Question: Tangents are drawn from the point P(-2,0) to $y^2 = 8x$, radius of circle (s) that would touch these...

Question

Tangents are drawn from the point P(-2,0) to $y^2 = 8x$ , radius of circle (s) that would touch these tangents and the corresponding chord of contact can be equal to

Answer 1

Solution

The given parabola is $y^2 = 8x$ , which implies $4a=8$ , so $a=2$ . The point P is $(-2, 0)$ .

The equation of the tangents to $y^2=4ax$ with slope $m$ is $y = mx + \frac{a}{m}$ . Since the tangents pass through P $(-2,0)$ : $0 = m(-2) + \frac{2}{m} \implies -2m + \frac{2}{m} = 0 \implies 2m = \frac{2}{m} \implies m^2 = 1 \implies m = \pm 1$ . The equations of the tangents are: For $m=1$ : $y = x + 2 \implies x - y + 2 = 0$ . For $m=-1$ : $y = -x - 2 \implies x + y + 2 = 0$ .

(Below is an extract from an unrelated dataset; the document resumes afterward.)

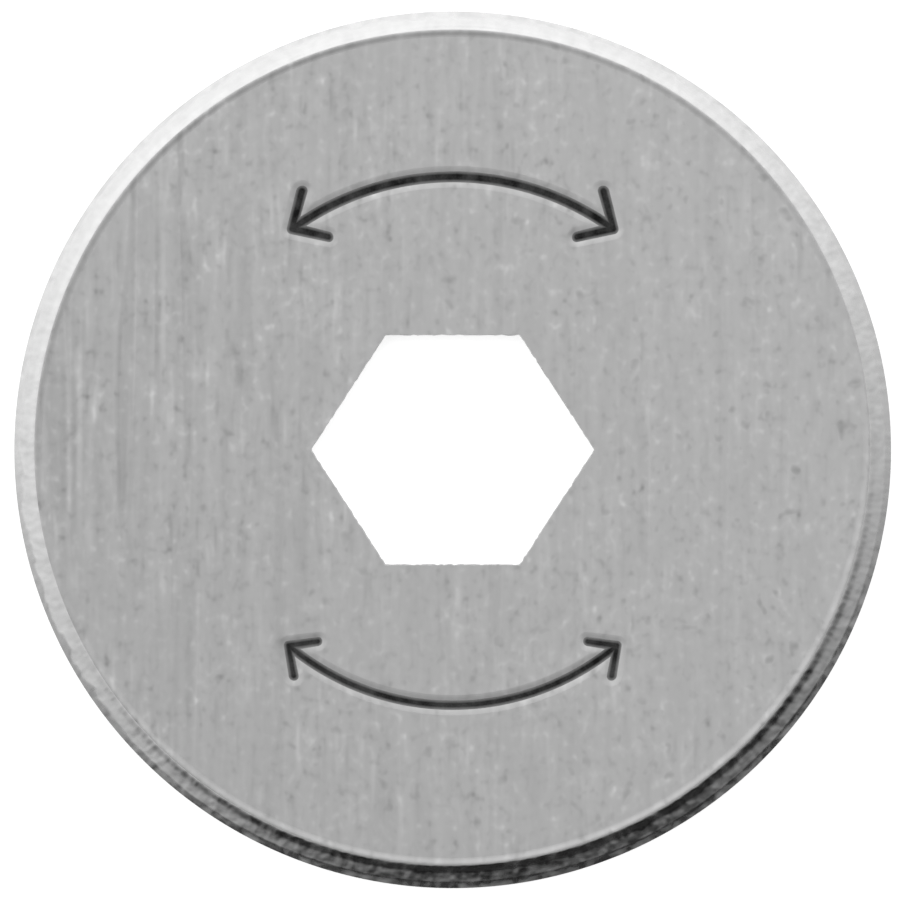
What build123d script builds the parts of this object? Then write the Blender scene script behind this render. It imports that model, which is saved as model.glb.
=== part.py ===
"""Blade for a small rotary cutter.

The blade is one thin disc of tool steel. A hexagonal hole is punched through its
middle, and its rim is ground from both sides to a knife edge that runs all round.
Each side of the rim has two ground cones: a wide one at a low angle, and a narrow,
steeper one that makes the cutting edge.

The axis of the disc is Z. The cutting edge lies in the plane Z = 0, halfway through
the thickness, and the origin is its centre. The hole has two flats parallel to X and
two corners on the X axis.
"""

import os
from math import radians, tan

from build123d import *

# Disc, in millimetres
blade_diameter = 18.0  # across the cutting edge
blade_thickness = 0.3  # of the flat part

# Ground rim, the same on both sides; angles are measured from the flat face
grind_angle = 17.0  # wide cone, in degrees
edge_angle = 24.0  # narrow cone at the cutting edge, in degrees
edge_width = 0.12  # narrow cone, measured along the radius

# Hexagonal hole, in millimetres
hole_flats = 4.7  # between the two flats parallel to X
hole_corners = 5.8  # between the two corners on the X axis
hole_flat_length = 2.75  # of each flat parallel to X, corner to corner
hole_corner_radius = 0.05  # rounding that the punch leaves in each corner
hole_edge_break = 0.02  # chamfer where the hole meets each face

# The rim's section, worked out so that the cones meet the face and each other
edge_radius = blade_diameter / 2
face_height = blade_thickness / 2
shoulder_radius = edge_radius - edge_width
shoulder_height = edge_width * tan(radians(edge_angle))
grind_width = (face_height - shoulder_height) / tan(radians(grind_angle))
face_radius = shoulder_radius - grind_width

# One half of the section is drawn, mirrored to the other side and turned round Z
with BuildPart() as blade:
    with BuildSketch(Plane.XZ):
        with BuildLine():
            Polyline(
                (0, 0),
                (0, face_height),
                (face_radius, face_height),
                (shoulder_radius, shoulder_height),
                (edge_radius, 0),
                close=True,
            )
        make_face()
        mirror(about=Plane.XZ)
    revolve(axis=Axis.Z)

    # The hole goes right through, with its corners rounded by the punch
    with BuildSketch():
        with BuildLine():
            Polyline(
                (hole_corners / 2, 0),
                (hole_flat_length / 2, hole_flats / 2),
                (-hole_flat_length / 2, hole_flats / 2),
                (-hole_corners / 2, 0),
                (-hole_flat_length / 2, -hole_flats / 2),
                (hole_flat_length / 2, -hole_flats / 2),
                close=True,
            )
        hexagon = make_face()
        fillet(hexagon.vertices(), hole_corner_radius)
    extrude(amount=blade_thickness, both=True, mode=Mode.SUBTRACT)

    # The hole's rim is broken on both faces
    hole_rims = [face.inner_wires()[0] for face in blade.faces().filter_by(Axis.Z)]
    chamfer([edge for rim in hole_rims for edge in rim.edges()], hole_edge_break)

blade.part.label = "blade"

os.makedirs("parts", exist_ok=True)
export_step(blade.part, "parts/blade.step")

print(f"flat face diameter {2 * face_radius:.3f} mm")
print(f"ground rim width {edge_radius - face_radius:.3f} mm")
print(f"volume {blade.part.volume:.2f} mm3")
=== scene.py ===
# %% [markdown]
# The blade of a small rotary cutter
#
# The real object is one thin disc of hardened steel, 18 mm across. It is stamped from a
# brushed strip, a hexagonal hole is punched through its middle, and its rim is ground
# from both sides until the two grinds meet in a cutting edge. Two marks are etched in
# the upper face.
#
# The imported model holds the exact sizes. This lesson builds the surface that a person
# sees round those sizes: the grain of the strip, the ground rim with the low swell
# beside it, the sheared wall of the hole and the marks.
#
# The frame is loaded first, because everything else is placed by it.

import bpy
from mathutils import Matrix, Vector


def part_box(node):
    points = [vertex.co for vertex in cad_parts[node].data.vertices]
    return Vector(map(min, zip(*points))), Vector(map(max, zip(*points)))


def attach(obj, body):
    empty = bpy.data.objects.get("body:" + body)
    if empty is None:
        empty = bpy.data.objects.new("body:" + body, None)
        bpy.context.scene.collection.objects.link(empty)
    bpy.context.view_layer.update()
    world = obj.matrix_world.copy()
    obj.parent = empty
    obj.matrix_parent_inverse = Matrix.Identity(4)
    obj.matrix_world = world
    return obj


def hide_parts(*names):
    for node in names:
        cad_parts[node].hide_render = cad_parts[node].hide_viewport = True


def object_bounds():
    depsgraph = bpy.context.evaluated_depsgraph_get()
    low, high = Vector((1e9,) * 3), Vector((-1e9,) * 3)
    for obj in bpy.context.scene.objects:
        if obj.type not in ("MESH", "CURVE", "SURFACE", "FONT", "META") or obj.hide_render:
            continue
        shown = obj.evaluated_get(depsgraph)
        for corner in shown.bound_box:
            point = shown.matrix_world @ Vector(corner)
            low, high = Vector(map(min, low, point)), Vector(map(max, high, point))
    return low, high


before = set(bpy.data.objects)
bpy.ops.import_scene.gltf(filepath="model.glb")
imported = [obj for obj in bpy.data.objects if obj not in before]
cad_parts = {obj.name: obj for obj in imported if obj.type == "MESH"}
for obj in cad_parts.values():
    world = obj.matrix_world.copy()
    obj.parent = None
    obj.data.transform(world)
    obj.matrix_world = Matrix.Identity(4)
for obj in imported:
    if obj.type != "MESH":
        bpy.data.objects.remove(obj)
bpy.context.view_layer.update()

# %% [markdown]
# Sizes
#
# Blender works in metres and the blade is small, so every size is written in
# millimetres and the finished mesh is scaled once. The sizes could be read from the
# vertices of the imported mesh, but that mesh rounds its circles off with flats. So the
# few driving sizes are written out again, and the frame's own are printed beside them.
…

The equation of the chord of contact from $(x_1, y_1)$ to $y^2=4ax$ is $yy_1 = 2a(x+x_1)$ . For P $(-2, 0)$ : $y(0) = 2(2)(x + (-2)) \implies 0 = 4(x-2) \implies x=2$ . The chord of contact is the line $x=2$ .

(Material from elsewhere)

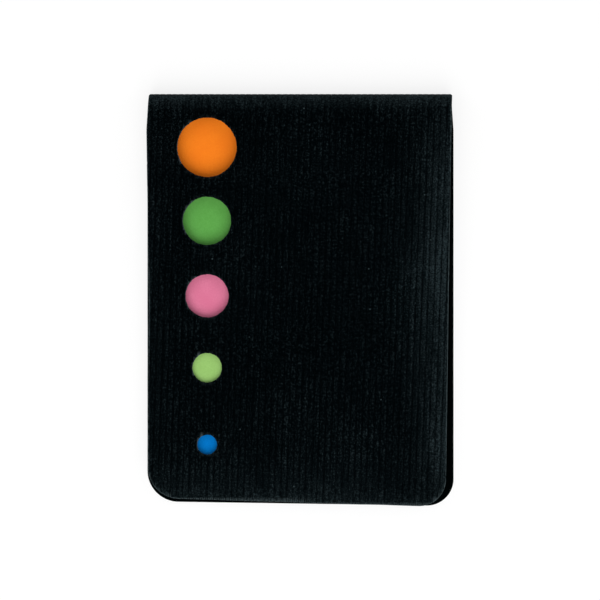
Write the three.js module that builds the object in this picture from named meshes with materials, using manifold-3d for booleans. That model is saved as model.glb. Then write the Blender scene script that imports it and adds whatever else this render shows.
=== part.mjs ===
// Page-marker pads in a folded card cover. A ribbed card folds over its top edge, and five round
// windows down the left of its front panel show the five pads of sticky markers that it holds.
// Millimetres. The booklet lies on its back: X runs across it, Y runs up to the fold, Z is up.
import * as THREE from 'three';
import { mergeVertices } from 'three/addons/utils/BufferGeometryUtils.js';
import Module from 'manifold-3d';

const wasm = await Module();
wasm.setup();

// Pads of sticky markers, one row each, on a white release card
const padWidth = 50;
const padDepth = 14.7;
const padGap = 0.3;
const backingThickness = 0.35;
const backingGap = 0.05;
const backingMargin = { side: 1, end: 0.4 };

// Each marker pad has a window over it, set off from the pad's middle towards the fold
const windowInset = 11.95;
const orange = { padHeight: 2.5, windowDiameter: 11.7, windowOffset: 0.2 };
const green = { padHeight: 2.4, windowDiameter: 9.5, windowOffset: 0.7 };
const pink = { padHeight: 2.3, windowDiameter: 8.5, windowOffset: 0.9 };
const lime = { padHeight: 2.75, windowDiameter: 5.8, windowOffset: 1.7 };
const blue = { padHeight: 2.3, windowDiameter: 3.9, windowOffset: 1.5 };
const markers = [
  { name: 'orange', color: '#f47f1f', ...orange },
  { name: 'green', color: '#64aa54', ...green },
  { name: 'pink', color: '#e17f9b', ...pink },
  { name: 'lime', color: '#98c470', ...lime },
  { name: 'blue', color: '#0070b8', ...blue },
];

// Cover card, which passes round the pads with room at the fold and little over the front ones
const cardThickness = 0.6;
const sideMargin = 5.4;
const endMargin = 3.5;
const foldHeadroom = 1.85;
const panelHeadroom = 0.3;
const cornerRadius = { left: 6.2, right: 5.3 };
const backEdgeSkew = 0.94;
const foldGap = 0.36;
const foldInset = 0.45;
const foldTaper = 7;
const hingeAngles = [Math.PI / 4, 3 * Math.PI / 4];

// Ribs pressed into the outside of the card: flat crests between narrow valleys
const ribPitch = 1.21;
const ribDepth = 0.12;
const ribValleyWidth = 0.36;
const ribLean = Math.tan(THREE.MathUtils.degToRad(2));

// Front panel: it slopes down from the fold, and its free edges curl down a little
const dropLength = 52;
const leftCurl = { drop: 0.2, width: 6 };
const rightCurl = { drop: 0.6, width: 12 };
const endCurl = { drop: 0.4, width: 10 };
const curlOnset = 12;
const frontInset = { leftWaist: 0.43, leftBottom: 0.2, rightTop: 0.6, rightBottom: 1.71 };
const frontEdgeSkew = 1.86;

const cardFinish = { color: '#0a0d10', roughness: 0.75 };
const backingFinish = { color: '#e9e8e3', roughness: 0.5 };
const paperRoughness = 0.85;

const padPitch = padDepth + padGap;
const padBottom = cardThickness + backingGap + backingThickness;
const padTop = padBottom + Math.max(...markers.map((marker) => marker.padHeight));
const padRows = markers.length * padPitch - padGap;
const coverWidth = padWidth + 2 * sideMargin;
const coverLength = padRows + 2 * endMargin;
const coverHeight = padTop + cardThickness + foldHeadroom;
const panelDrop = foldHeadroom - panelHeadroom;
const windowColumn = windowInset - coverWidth / 2;
const foldRadius = coverHeight / 2;
const foldCentreY = coverLength / 2 - foldRadius;
const freeEndY = -coverLength / 2;
const halfGapAngle = foldGap / 2 / foldRadius;
const clearOfCard = 4;
const foldStep = THREE.MathUtils.degToRad(15);
const cornerSegments = 8;
const windowSegments = 32;
// Where the sloped and the curled stretches have a station, as shares of their length
const slopeStations = [0.08, 0.18, 0.32, 0.5, 0.68, 0.84, 1];
const endCurlStations = [0, 0.4, 0.7, 1.1];
const sideCurlStations = [1, 0.6, 0.3, 0];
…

Let the circle have center $(h, k)$ and radius $r$ . The distance from $(h, k)$ to the tangent $x-y+2=0$ is $\frac{|h-k+2|}{\sqrt{2}}$ . The distance from $(h, k)$ to the tangent $x+y+2=0$ is $\frac{|h+k+2|}{\sqrt{2}}$ . These distances must be equal to $r$ . $\frac{|h-k+2|}{\sqrt{2}} = \frac{|h+k+2|}{\sqrt{2}} \implies |h-k+2| = |h+k+2|$ . This implies either $h-k+2 = h+k+2$ (which gives $k=0$ ) or $h-k+2 = -(h+k+2)$ (which gives $2h=-4$ , so $h=-2$ ).

The distance from $(h, k)$ to the chord of contact $x=2$ is $|h-2|$ . This must also be equal to $r$ . So, $r = |h-2|$ .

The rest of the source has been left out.